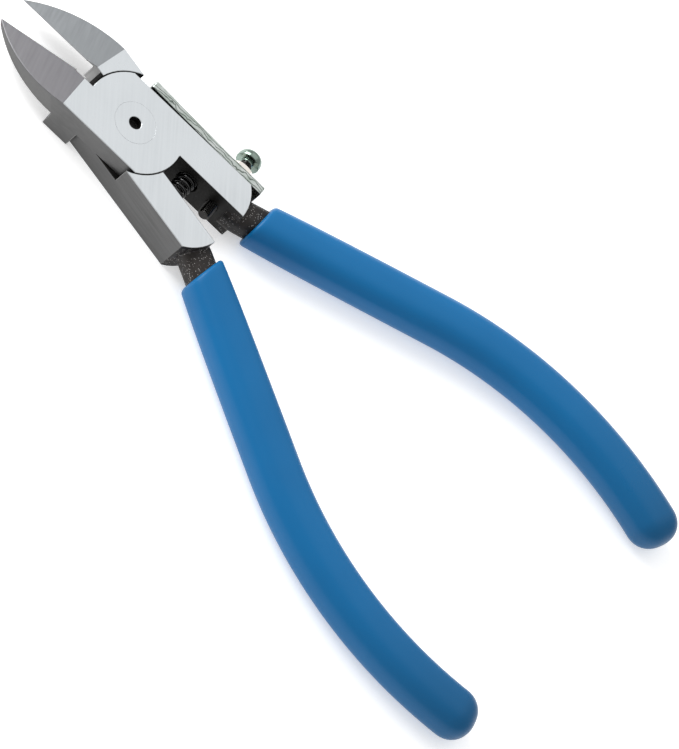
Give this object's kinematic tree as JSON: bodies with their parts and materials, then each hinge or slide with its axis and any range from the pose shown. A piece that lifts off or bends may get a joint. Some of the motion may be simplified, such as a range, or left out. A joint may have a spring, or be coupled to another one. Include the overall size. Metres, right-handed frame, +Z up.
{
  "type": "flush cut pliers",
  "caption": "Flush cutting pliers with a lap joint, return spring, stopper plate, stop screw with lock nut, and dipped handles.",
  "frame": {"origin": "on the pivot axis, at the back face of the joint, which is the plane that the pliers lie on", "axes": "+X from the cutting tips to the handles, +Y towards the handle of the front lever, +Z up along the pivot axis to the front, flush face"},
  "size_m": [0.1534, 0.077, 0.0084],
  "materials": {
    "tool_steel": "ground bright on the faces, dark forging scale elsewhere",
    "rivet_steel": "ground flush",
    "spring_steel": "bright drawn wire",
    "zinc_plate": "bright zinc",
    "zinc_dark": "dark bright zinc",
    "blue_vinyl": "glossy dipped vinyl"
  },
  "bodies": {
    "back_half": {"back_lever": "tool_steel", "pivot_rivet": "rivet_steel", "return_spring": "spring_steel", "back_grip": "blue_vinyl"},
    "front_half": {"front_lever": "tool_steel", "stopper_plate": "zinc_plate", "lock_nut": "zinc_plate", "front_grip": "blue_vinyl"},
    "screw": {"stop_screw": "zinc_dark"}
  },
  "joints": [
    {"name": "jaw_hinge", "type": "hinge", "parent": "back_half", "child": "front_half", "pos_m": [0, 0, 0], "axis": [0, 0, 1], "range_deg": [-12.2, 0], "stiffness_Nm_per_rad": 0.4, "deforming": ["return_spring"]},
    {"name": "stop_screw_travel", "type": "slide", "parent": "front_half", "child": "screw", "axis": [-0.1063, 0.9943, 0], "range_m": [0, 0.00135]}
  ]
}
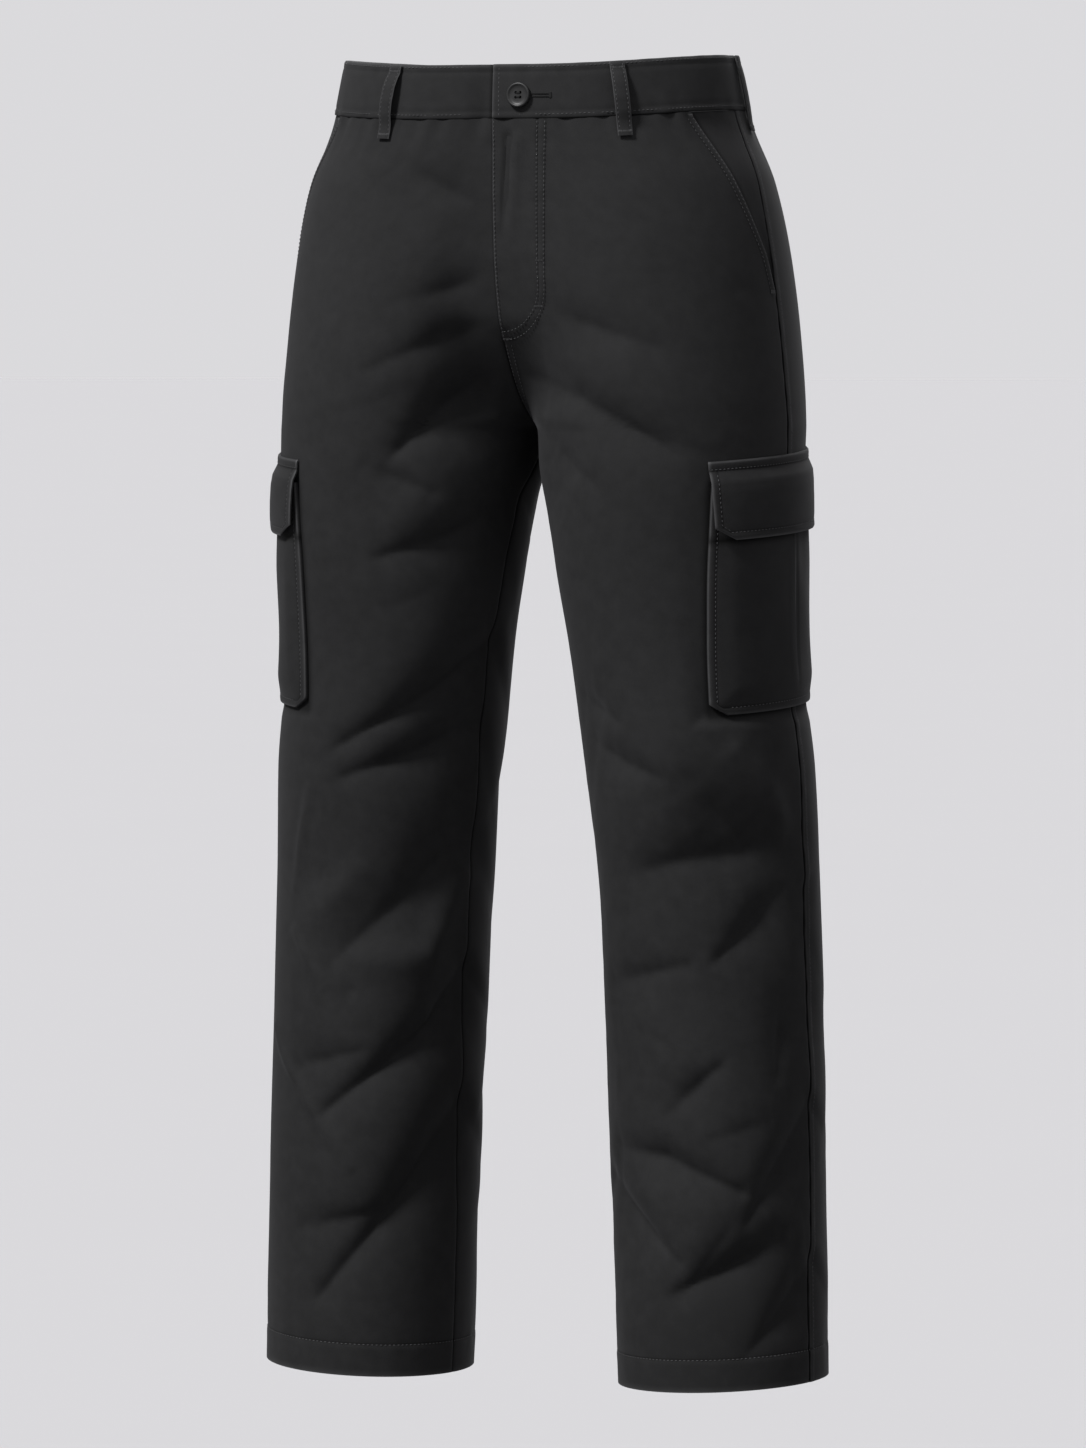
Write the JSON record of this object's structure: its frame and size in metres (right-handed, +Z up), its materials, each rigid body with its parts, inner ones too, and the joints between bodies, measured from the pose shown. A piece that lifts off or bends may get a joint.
● ● ● ●
§ What you need to do
Repeat the material from above exactly, word for word.

§ Answer
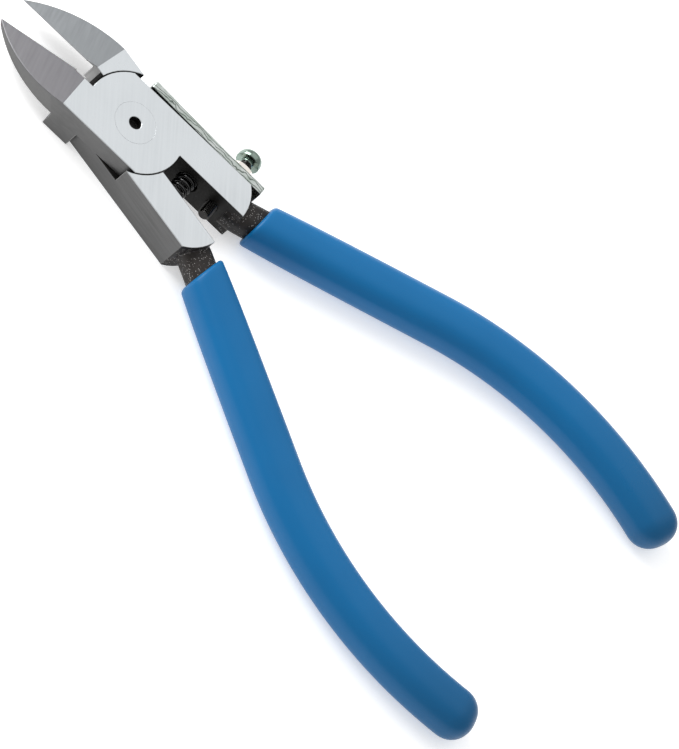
Give this object's kinematic tree as JSON: bodies with their parts and materials, then each hinge or slide with its axis and any range from the pose shown. A piece that lifts off or bends may get a joint. Some of the motion may be simplified, such as a range, or left out. A joint may have a spring, or be coupled to another one. Include the overall size. Metres, right-handed frame, +Z up.
{
  "type": "flush cut pliers",
  "caption": "Flush cutting pliers with a lap joint, return spring, stopper plate, stop screw with lock nut, and dipped handles.",
  "frame": {"origin": "on the pivot axis, at the back face of the joint, which is the plane that the pliers lie on", "axes": "+X from the cutting tips to the handles, +Y towards the handle of the front lever, +Z up along the pivot axis to the front, flush face"},
  "size_m": [0.1534, 0.077, 0.0084],
  "materials": {
    "tool_steel": "ground bright on the faces, dark forging scale elsewhere",
    "rivet_steel": "ground flush",
    "spring_steel": "bright drawn wire",
    "zinc_plate": "bright zinc",
    "zinc_dark": "dark bright zinc",
    "blue_vinyl": "glossy dipped vinyl"
  },
  "bodies": {
    "back_half": {"back_lever": "tool_steel", "pivot_rivet": "rivet_steel", "return_spring": "spring_steel", "back_grip": "blue_vinyl"},
    "front_half": {"front_lever": "tool_steel", "stopper_plate": "zinc_plate", "lock_nut": "zinc_plate", "front_grip": "blue_vinyl"},
    "screw": {"stop_screw": "zinc_dark"}
  },
  "joints": [
    {"name": "jaw_hinge", "type": "hinge", "parent": "back_half", "child": "front_half", "pos_m": [0, 0, 0], "axis": [0, 0, 1], "range_deg": [-12.2, 0], "stiffness_Nm_per_rad": 0.4, "deforming": ["return_spring"]},
    {"name": "stop_screw_travel", "type": "slide", "parent": "front_half", "child": "screw", "axis": [-0.1063, 0.9943, 0], "range_m": [0, 0.00135]}
  ]
}
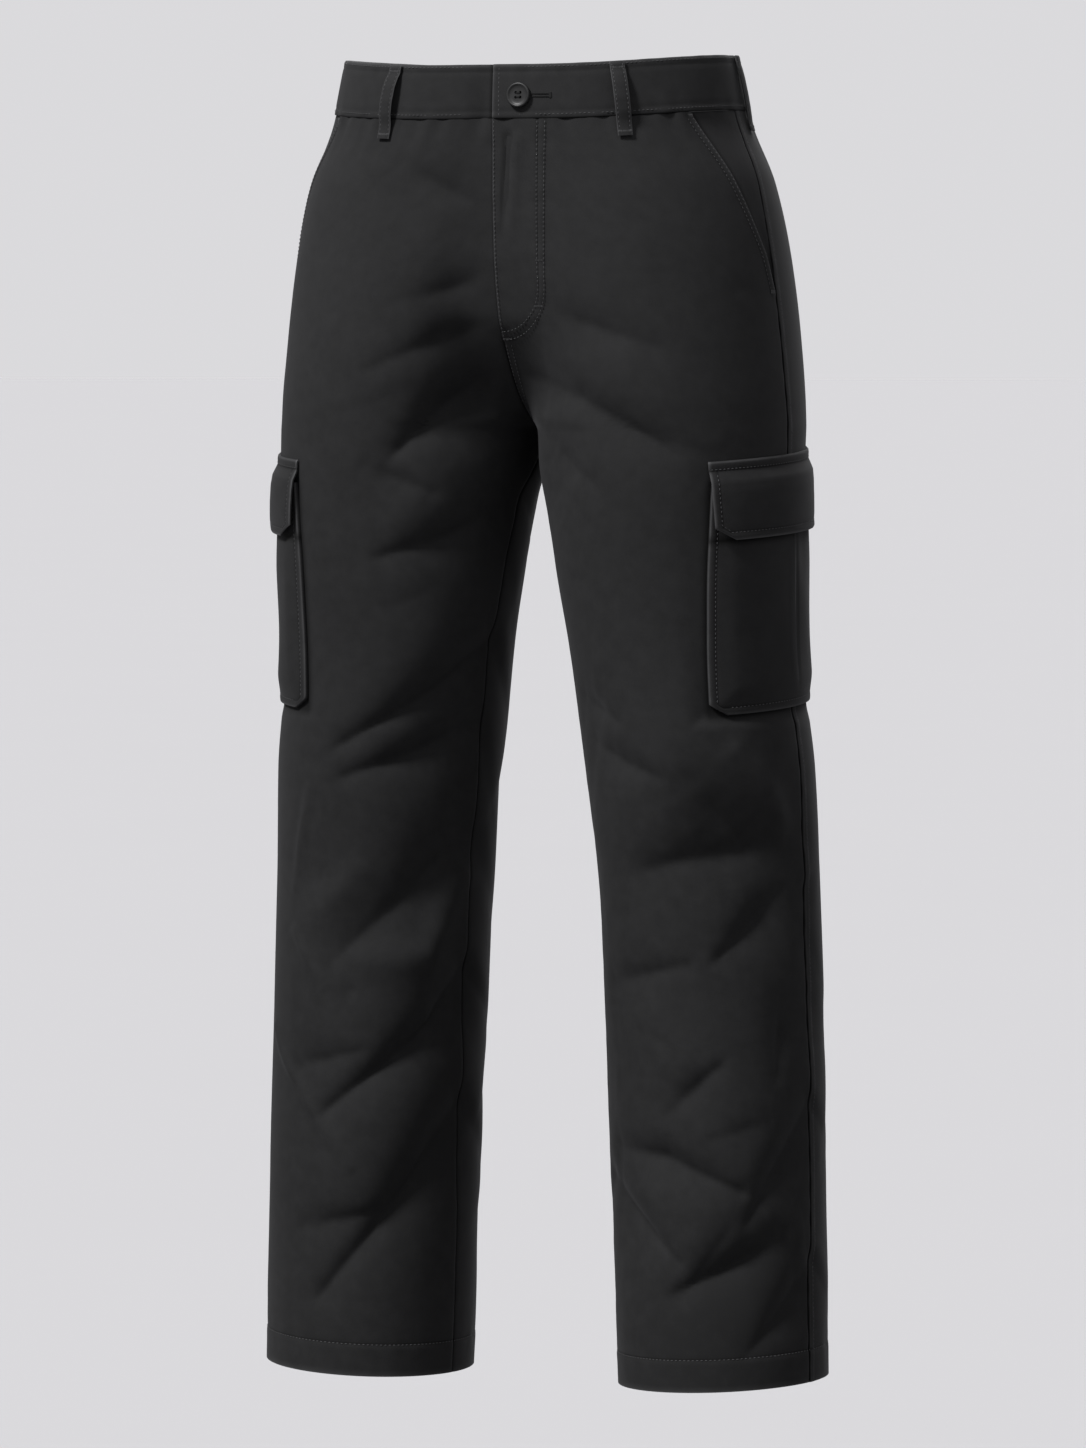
Write the JSON record of this object's structure: its frame and size in metres (right-handed, +Z up), its materials, each rigid body with its parts, inner ones too, and the joints between bodies, measured from the pose shown. A piece that lifts off or bends may get a joint.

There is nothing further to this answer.